Here are some of our newest key findings:
- Across six states with a secretary of state election this year, fundraising by candidates has totaled $16.3 million, more than double that raised by an analogous point in 2018. The biggest increase is in Nevada, where candidates have raised $2.6 million — more than five times the last cycle.
- Out-of-state money is rising as well, showing that the increase is not coming only from constituents of these state offices. Arizona has seen the largest boom in money from other states, almost four times more than in 2018.
- Across all six states, 12 election denial candidates have together raised $7.3 million. That’s less than the $8.1 million collected altogether by the 10 candidates who have taken a stance against election denial — most of which was raised by incumbents, who have an inherent fundraising advantage. Without incumbents, the six remaining opponents of election denial have together raised $4 million.
- Outside spenders are active in secretary of state races, in which super PACs and dark money groups have spent at least $8.8 million, with $5.6 million in Arizona alone. While some of this spending pushes election denial messages, most of what we have found opposes election denial candidates and appears to be funded by traditional Republican groups or liberal organizers, including labor. We have also seen outside spending involving election denial in local races in Nevada and Wisconsin.
- Prominent election deniers have attracted large donations — often the legal maximum — from donors who are active in multiple states. Several prominent donors have ties to the January 6 insurrection and other challenges to the 2020 election result, including former Overstock CEO Patrick Byrne, construction software CEO Michael Rydin, and packing supplies magnate Richard Uihlein. Most of the donors we identified had not given to secretary of state candidates before this election.
At this point in the primary season, the November ballot is set for races for governor or secretary of state in several states in our sample, and election denial candidates have seen mixed results. Election deniers advanced in seven of the ten contests for statewide office where parties have either held a primary or endorsed a presumptive nominee. In the coming months, there will be six more primary elections in four states where election deniers are running for statewide office.
In Georgia, incumbents beat back challenges from election denialists in Republican primaries for governor and secretary of state. Michigan’s state Republican Party has endorsed an election denier for secretary of state, who will face the incumbent in November. In Minnesota, the GOP has endorsed election deniers for both governor and secretary of state. Nevada’s Republican gubernatorial nominee has acknowledged that Biden won, although he has questioned whether it was “fair and square,” and an election denier won the primary for Nevada secretary of state. Republican gubernatorial nominees in Florida and Pennsylvania have cast doubt on the 2020 election.

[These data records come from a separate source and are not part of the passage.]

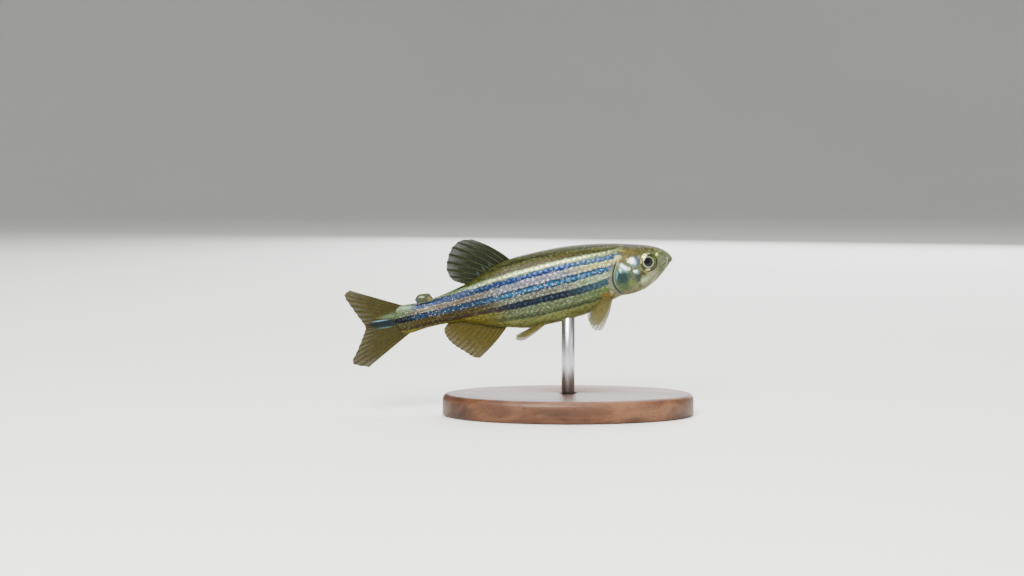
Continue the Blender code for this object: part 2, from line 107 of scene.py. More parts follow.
# Centre lines of the stripes, as the level of a row of scales and the line's u and v
STRIPE_LINES = {
    4: ((8.5, 2.90), (12.0, 3.00), (18.0, 2.95), (24.0, 2.60), (30.0, 2.08), (36.0, 1.80)),
    3: ((8.5, 2.12), (12.0, 2.30), (18.0, 2.30), (24.0, 1.95), (30.0, 1.53), (36.0, 1.36)),
    0: ((8.5, 0.78), (12.0, 0.62), (18.0, 0.39), (24.0, 0.16), (30.0, 0.05), (36.0, 0.07)),
    -3: ((8.5, -0.75), (12.0, -1.20), (18.0, -1.31), (24.0, -1.35), (30.0, -1.30), (36.0, -1.24)),
    -6: ((8.5, -2.75), (12.0, -3.02), (18.0, -3.17), (24.0, -2.92), (27.0, -2.55), (36.0, -2.2)),
}
LEVEL_LOW, LEVEL_SPAN = -12.0, 24.0

# Where the lowest stripe gives up its own line, as u, and the least distances of the outer lines
# from their neighbours, in rows
LOWEST_END, HIGHEST_GAP, LOWEST_GAP = (25.0, 28.0), 0.6, 1.5

# Relief of the head in millimetres: the gill plate's rise, its slit and furrow and the cheek's
# ridge, both lips, the mouth's line and the jaw's crease, then rims and depths of eyes and nostrils
PLATE_RISE, SLIT_DEPTH, FURROW_DEPTH, CHEEK_RISE = 0.07, 0.09, 0.045, 0.03
UPPER_LIP, LOWER_LIP, MOUTH_DEPTH, JAW_CREASE = 0.04, 0.05, 0.08, 0.03
EYE_RIM, EYE_RIM_RADIUS, SOCKET_DEPTH = 0.035, 1.36, 0.8
NOSTRIL_RIM, NOSTRIL_DEPTH = 0.05, 0.17

# Scales: their pitch along the body as u and millimetres, where they start and end, and how many
# the lattice has along the body
SCALE_PITCH = np.array(((7.0, 0.62), (14.0, 0.74), (24.0, 0.74), (38.0, 0.52)))
COAT_START, COAT_END = 5.6, 37.9
COAT_COLUMNS = 54

# Colours: sRGB hex and what each is
PALETTE = {
    "back_olive": ("#303313", "Olive of the back"),
    "back_top": ("#3e4220", "Paler ridge of the back"),
    "back_line": ("#10140a", "Thin dark lines of the back"),
    "back_rust": ("#30260e", "Reddish row over the gold stripe"),
    "gold_cream": ("#7b8151", "Gold-white stripe, front"),
    "gold_white": ("#848b69", "Gold-white stripe, middle"),
    "gold_edge": ("#5d6b3b", "Green edges of the gold-white stripe"),
    "gold_dim": ("#56684a", "Gold-white stripe, rear"),
    "blue_upper": ("#0f2145", "Upper blue stripe"),
    "blue_grey": ("#243a4e", "Upper blue stripe by the head"),
    "blue_rear": ("#0d1c36", "Upper blue stripe on the tail stalk"),
    "blue_low": ("#19283a", "Lower blue stripe on the tail stalk"),
    "blue": ("#264764", "Middle blue stripe"),
    "deep_blue": ("#0f1e33", "Middle stripe on the tail stalk"),
    "end_blue": ("#02060a", "Dark end of the middle stripe"),
    "navy": ("#0d1622", "Lower dark stripe"),
    "navy_front": ("#23353e", "Lower dark stripe by the head"),
    "cream": ("#85854e", "Pale stripe by the head"),
    "lilac": ("#5b5e69", "Pale stripe, middle"),
    "lilac_pale": ("#4c463c", "Pale stripe on the tail stalk"),
    "silver_green": ("#6c7e5e", "Second pale stripe by the head"),
    "silver": ("#4c5046", "Second pale stripe, middle"),
    "rust": ("#2b2409", "Second pale stripe at the rear"),
    "leaf": ("#434f2f", "Green band by the head"),
    "green_silver": ("#434b34", "Green band, middle"),
    "lower_line": ("#343c28", "Lowest dark line"),
    "belly": ("#61663a", "Belly"),
    "belly_pale": ("#696b42", "Underside of the belly"),
    "stalk": ("#4a4512", "Lower tail stalk"),
    "stalk_line": ("#241b0f", "Brown line of the tail stalk"),
    "stalk_end": ("#435137", "Pale green end of the tail stalk"),
    "stalk_low": ("#2b2912", "Under side at the tail stalk's end"),
    "crown": ("#131608", "Top of the head"),
    "brow": ("#2e2c0f", "Side of the head over the eye"),
    "cheek": ("#4b5035", "Cheek"),
    "jaw": ("#6b6f56", "Jaw"),
    "throat": ("#554f1c", "Throat"),
}

# Soft steps of the materials
SOFT = {"interpolation_type": "SMOOTHSTEP"}

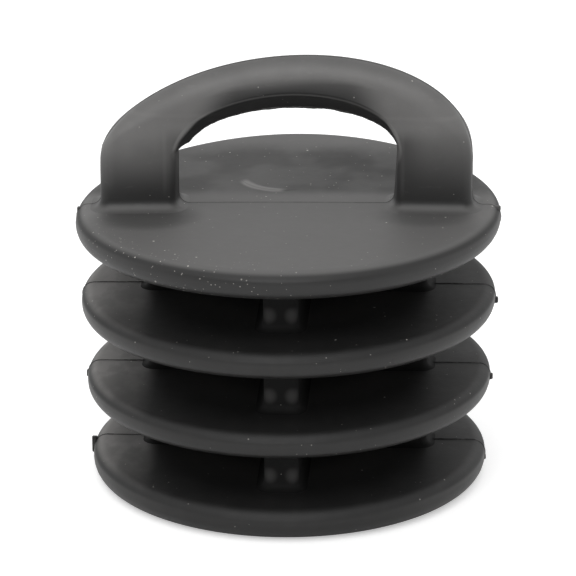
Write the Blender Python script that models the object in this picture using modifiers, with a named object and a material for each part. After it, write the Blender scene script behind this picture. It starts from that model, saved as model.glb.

In addition, a number of local races we are tracking have seen election deniers advance to the general election. Election deniers will be on the November ballot in multiple Nevada counties, including challengers who beat their own party’s incumbent in Storey County and Washoe County. And voters in Travis County, Texas, will see an election denier on the ballot in November.
These trends are not unique to our sample of battleground states, of course. There will be at least 120 election deniers on general election ballots in federal and state races this year.
Some candidates who lost primaries this year have used election denial narratives to claim their own losses were illegitimate. Joey Gilbert, defeated in the Republican gubernatorial primary in Nevada by approximately 26,000 votes, said after the race was called, “I will concede nothing.” He also claimed that there were several violations of election law in the primary. In July, he filed a lawsuit contesting the result. The suit claims that the reported result violates mathematical laws that govern the ratio between mail, early, and Election Day vote totals — claims similar to debunked arguments about 2020. The suit claims votes for Gilbert in the Republican primary were somehow transferred to the incumbent running in the Democratic primary.
The phenomenon is not limited to the battleground states in our sample.Tina Peters (R) lost her primary bid for Colorado secretary of state by 88,000 votes after a campaign in which she questioned the 2020 results and defended herself against criminal charges that, as clerk of Mesa County, she allowed unauthorized access to election systems. When her race was called, Peters said, “We didn’t lose, we just found evidence of more fraud . . . they’re cheating and we’ll prove it once again.”
At least one candidate has turned denying the legitimacy of his loss into fundraising success. Joe Dill lost the Republican primary for a county council seat in Greenville County, South Carolina, and sought to overturn the result by pointing to “irregularities” like voters being told to vote in precincts other than where they live and problems with voting machine calibration. Dill raised 66 percent of his funding for the cycle — $7,665 — after the June 14 primary.
Even without a loss, some candidates are making claims of election fraud in this year’s primaries. The winner of the Nevada GOP primary for secretary of state, Jim Marchant, expressed doubts about the June election, saying there were “anomalies — malicious or accidental,” and “I’m surprised that I won.” And in Arizona, candidates have suggested that the upcoming primary will be tainted. Gubernatorial candidate Kari Lake (R) said a primary opponent “might be trying to set the stage for another steal.” Mark Finchem (R), running for secretary of state, said in June: “Ain’t gonna be no concession speech coming from this guy. I’m going to demand a 100 percent hand count if there’s the slightest hint that there’s an impropriety.”